« on: September 04, 2013, 12:00:28 pm »
Hi, I want to compress a script with dictionary compression, and I'm trying to implement a good algorithm for the optimum solution.
First, I want that the string sizes in the dictionary can goes from 1 to n, so a string in the dictionary can have a maximum of n characters.
Second, I want that the dictionary has only 256 entries (maximum).
So I need to find the 256 strings that gives me the maximum compression.
My fist idea is the following:
1-)Find the 256 most common strings for each size (1 to n).
The worst algorithm here is to run through the script 256 times for each size (n). Probably there is a better way!
2-)With this information in hands we need to find the 256 global strings that gives the best compression for the whole script.
My first idea is to run through the strings of each size, starting with the most common for each size, and starting to sort the strings based on the compression ratio. To calculate this ratio we can run through the script adding the string size for each occurrence of this string, which gives us the total size in bytes this string has in the whole script.
We can stop to sort the strings for some string size, let's say k, if the position after the sort is higher than 256. So after the strings for all sizes starts to have a position higher than 256 the algorithm is finished.
3-)After finding the 256 best strings, we can create the dictionary.
As we can see this method needs to run through the whole script a LOT of times.
So someone knows some documents, or have some ideas for a better algorithm?

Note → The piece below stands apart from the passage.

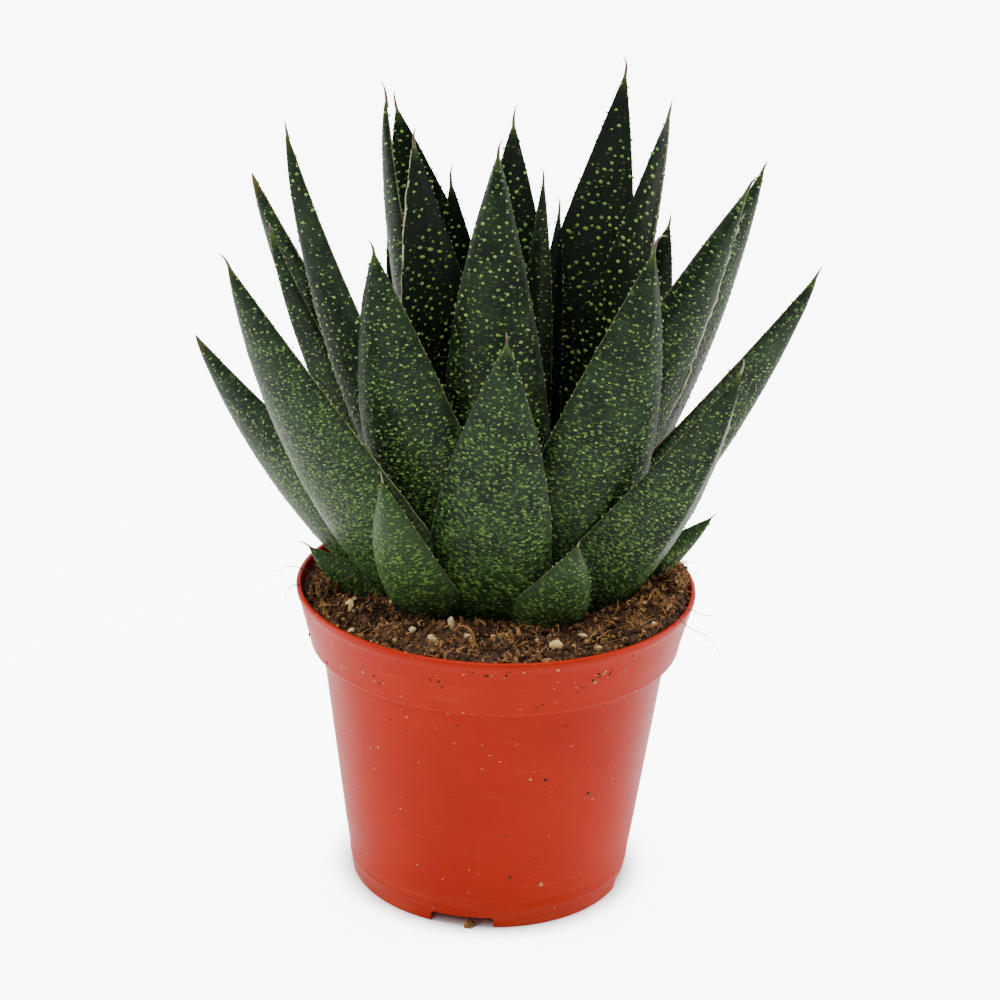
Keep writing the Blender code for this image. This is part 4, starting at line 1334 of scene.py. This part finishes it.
def makeMix(shape, look):
    soil = earthMaterial("peat", look["dark"], look["light"], look)
    clod = earthMaterial("peatCrumb", look["dark"], look["light"], look, 0.9)
    bark = earthMaterial("bark", look["bark"], look["barkPale"], look, 0.8, 0.45)
    fibre = earthMaterial("coirFibre", look["fibre"], look["fibrePale"], look, 0.6, 0.7, 0.05)
    golden = earthMaterial("goldenFibre", look["bark"], look["fibrePale"], look, 0.6, 0.8, 0.05)
    grit = earthMaterial("paleGrit", look["grit"], look["gritWarm"], look, 0.5, 0.8, 0.12)
    ground = makeGround(shape, soil)
    scatter = buildScatter()
    crumb = lumpShapes("crumbShape", 8, (1.15, 0.8, 0.6), 0.8, 3, plain=True)
    clump = lumpShapes("clumpShape", 8, (1.1, 0.8, 0.6), 0.7, 7)
    long = lumpShapes("chipShape", 6, (1.3, 0.5, 0.28), 0.3, 4)
    pebble = lumpShapes("gritShape", 6, (1.3, 0.8, 0.7), 0.3, 5)
    strand = strandShapes("strandShape", 12, 2.5, 6)
    columns = ("Shapes", "Spacing", "Share", "Small", "Large", "Lift", "Tilt", "Reach", "Seed", "Material")
    kinds = {
        "fineCrumbs": (crumb, 1.05, 0.95, 0.6, 1.9, 0.15, 3.0, 57.6, 11, clod),
        "clods": (clump, 2.2, 0.7, 1.4, 3.6, 0.12, 3.0, 56.9, 12, clod),
        "peatChips": (long, 1.9, 0.7, 1.2, 4.0, 0.16, 0.9, 56.4, 13, clod),
        "barkChips": (long, 3.4, 0.5, 1.2, 3.6, 0.2, 1.2, 56.0, 14, bark),
        "barkCrumbs": (crumb, 1.4, 0.55, 0.5, 1.8, 0.4, 3.0, 56.8, 15, bark),
        "fibres": (strand, 1.55, 0.8, 2.0, 6.0, 0.12, 1.0, 56.2, 16, fibre),
        "goldenFibres": (strand, 2.4, 0.6, 1.6, 4.6, 0.2, 1.3, 56.2, 26, golden),
        "tangleFibres": (strand, 0.82, 1.0, 2.0, 4.6, 0.06, 2.0, 60.0, 27, fibre),
        "tangleGold": (strand, 1.3, 1.0, 1.6, 4.0, 0.08, 2.0, 60.0, 28, golden),
        "tangleCrumbs": (crumb, 1.0, 1.0, 0.5, 1.6, 0.1, 3.0, 60.0, 29, bark),
        "paleGrit": (pebble, 7.5, 0.8, 1.6, 4.4, 0.3, 3.0, 55.0, 17, grit),
        "fineGrit": (pebble, 3.2, 0.35, 0.4, 1.2, 0.55, 3.0, 56.5, 18, grit),
    }
    cores = makeTangles(shape, soil)
    total = len(ground.data.polygons)
    for name, values in kinds.items():
        under = cores if name.startswith("tangle") else ground
        base = addObject(name + "Ground", under.data.copy(), helperBits)
        mesh = spread(base, scatter, name, **dict(zip(columns, values)))
        softShade(mesh, 50)
        total += len(mesh.polygons)
    for old in (crumb, clump, long, pebble, strand):
        for obj in list(old.objects):
            discard(obj)
        bpy.data.collections.remove(old)
    return total


print("potting mix:", makeMix(mixShape, mixLook), "faces")


# loose root hairs over the rim, a crumb that sits in the front notch and dirt that clings to the pot
strayShape = {
    "hairs": [
        [(-55, 3, 94), (-58.5, 1.5, 96.2), (-61.5, 0.5, 97.4), (-64, 0, 97), (-67.5, -0.5, 95.4)],
        [(-57, -8, 93.5), (-59.2, -8.5, 95.4), (-61.3, -9, 94.6), (-62.6, -9.2, 92), (-62.2, -9, 89.5)],
        [(54, -18, 94.5), (57, -19.5, 96), (60, -20.5, 95.2), (62.5, -21, 94.8), (64.5, -21.2, 95.4)],
        [
            (51, -26, 94), (53.5, -27.5, 96.1), (57, -29, 94),
            (61.5, -30, 92.4), (64.8, -30.5, 88.5), (66.4, -30.8, 85.8),
        ],
        [(-20, -49, 93.6), (-12, -52, 94.8), (-4, -53.2, 94.5), (3, -54, 93.9)],
        [(26, -45.5, 94.4), (34, -42.8, 95.6), (41, -37.5, 95.3), (46, -33, 94.6)],
    ],
    "hair": {"radius": 0.2, "full": 1, "thinner": 0.75, "sides": 6},
    "hook": [(-5.6, -45.2, 94), (-6.2, -45, 97), (-7.6, -44.9, 99.2), (-9.8, -45, 99.8),
             (-11.6, -45.2, 98.4)],
    "hooked": {"radius": 0.6, "full": 1.05, "thinner": 0.8, "sides": 8}, "steps": 7,
    "notchCrumb": [
        ((-5.6, -42.3, 0.9), 1.0), ((-4.1, -42.0, 0.8), 0.85), ((-4.9, -41.0, 1.2), 0.9),
        ((-3.0, -41.2, 1.5), 0.7), ((-4.6, -42.8, 0.4), 0.5),
    ],
    "dirt": 110, "dirtTop": 92.5, "dirtDrop": 78, "step": 76.5, "stepGap": 1.2,
    "dirtClusters": [(-1.42, 77.2), (-1.55, 92), (-2.2, 84), (-1, 88), (0.8, 80), (2.6, 86)],
}


def smoothPath(points, steps):
    # a curve through the points, sampled evenly in its parameter
    path = [Vector(p) * mm for p in points]
    ends = [path[0] * 2 - path[1]] + path + [path[-1] * 2 - path[-2]]
    result = []
    for index in range(len(path) - 1):
        a, b, c, d = ends[index:index + 4]
        for step in range(steps):
            t = step / steps
            square, cube = (2 * a - 5 * b + 4 * c - d) * t**2, (3 * b - a - 3 * c + d) * t**3
            result.append(0.5 * ((2 * b) + (c - a) * t + square + cube))
    return result + [path[-1]]


def strayStrand(points, steps, radius, full, thinner, sides):
    path = smoothPath(points, steps)
    return taperedTube(path, [radius * mm * (full - thinner * s) for s in evenShares(len(path))], sides)


def outerRadius(z):
    shape = potShape
    ledge = shape["height"] - shape["rimBand"]
    if z > ledge:
        share = (z - ledge - 1.4) / (shape["rimBand"] - 1.6)
        return shape["rimLowRadius"] + (shape["rimRadius"] - shape["rimLowRadius"]) * share
    widening = shape["wallTopRadius"] - shape["footRadius"] - 1.1
    return shape["footRadius"] + 1.0 + widening * (z - 7) / (ledge - 9)


def makeNotchCrumb(shape, skins):
    # a clot of mix that has come out of the front notch
    luck = random.Random(12)
    for index, skin in enumerate(skins):
        work = bmesh.new()
        for place, size in shape["notchCrumb"][index::len(skins)]:
            place, shift = Vector(place) * mm, Vector((luck.uniform(0, 40), 0, 0))
            for vert in addBall(work, place, size * mm, 2):
                way = vert.co - place
                vert.co += way * 0.5 * noise.noise(way * 1400 + shift)
                vert.co.z = max(vert.co.z, 0.00002)
        mesh = meshFrom(work, f"notchCrumb{index}", skin)
        softShade(mesh)
        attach(addObject(mesh.name, mesh), "root")


def makeDirt(shape, name, skin, count, luck):
    # crumbs of mix that cling to the rim and the wall
    work = bmesh.new()
    for index in range(count):
        turn = luck.uniform(-math.pi, math.pi)
        z = shape["dirtTop"] - shape["dirtDrop"] * luck.random() ** 2.6
        if index % 3 == 0:
            near = luck.choice(shape["dirtClusters"])
            turn, z = near[0] + luck.gauss(0, 0.05), near[1] + luck.gauss(0, 1.1)
        z = min(z, shape["dirtTop"] + 0.1)
        if abs(z - shape["step"]) < shape["stepGap"]:
            z += 2 * shape["stepGap"]
        size = luck.uniform(0.16, 0.42) + 0.45 * luck.random() ** 6
        radius = outerRadius(z) + size * 0.1
        place = Matrix.Translation(Vector((radius * math.cos(turn), radius * math.sin(turn), z)) * mm)
        spin = Matrix.Rotation(turn, 4, "Z") @ Matrix.Rotation(luck.uniform(0, 6), 4, "X")
        swell = Matrix.Diagonal((size * 0.5 * mm, size * luck.uniform(0.7, 1.5) * mm, size * mm, 1))
        bmesh.ops.create_icosphere(work, subdivisions=1, radius=1.0, matrix=place @ spin @ swell)
    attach(addObject(name, meshFrom(work, name, skin)), "root")


def makeStrays(shape, look):
    hair = earthMaterial("rootHair", look["hair"], look["bark"], look, 0.6, 0.5, 0.03)
    hairs = [strayStrand(path, shape["steps"], **shape["hair"]) for path in shape["hairs"]]
    tubesObject("rootHairs", hairs, hair)
    bark = earthMaterial("curledFibre", look["bark"], look["fibrePale"], look, 0.5, 0.6, 0.05)
    tubesObject("curledFibre", [strayStrand(shape["hook"], shape["steps"], **shape["hooked"])], bark)
    makeNotchCrumb(shape, (bark, hair))
    dirt = earthMaterial("dirtCrumb", look["dark"], look["bark"], look, 0.6)
    dust = earthMaterial("paleDust", look["barkPale"], look["gritWarm"], look, 0.6)
    luck = random.Random(41)
    makeDirt(shape, "clingingDirt", dirt, shape["dirt"], luck)
    makeDirt(shape, "clingingDust", dust, shape["dirt"] // 2, luck)


makeStrays(strayShape, mixLook)
print("root hairs and clinging dirt are in place")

I was thinking about another method where I put one control byte each eight bytes, where each bit of this control byte tells if we have a common char or a dictionary entry. But using this method we need a different algorithm to calculate the dictionary strings, and seems much more complex to find the optimum solution.
If someone has experience with this stuff, please share here.
PS: I started thinking about this stuff today, so sorry if it seems a silly question.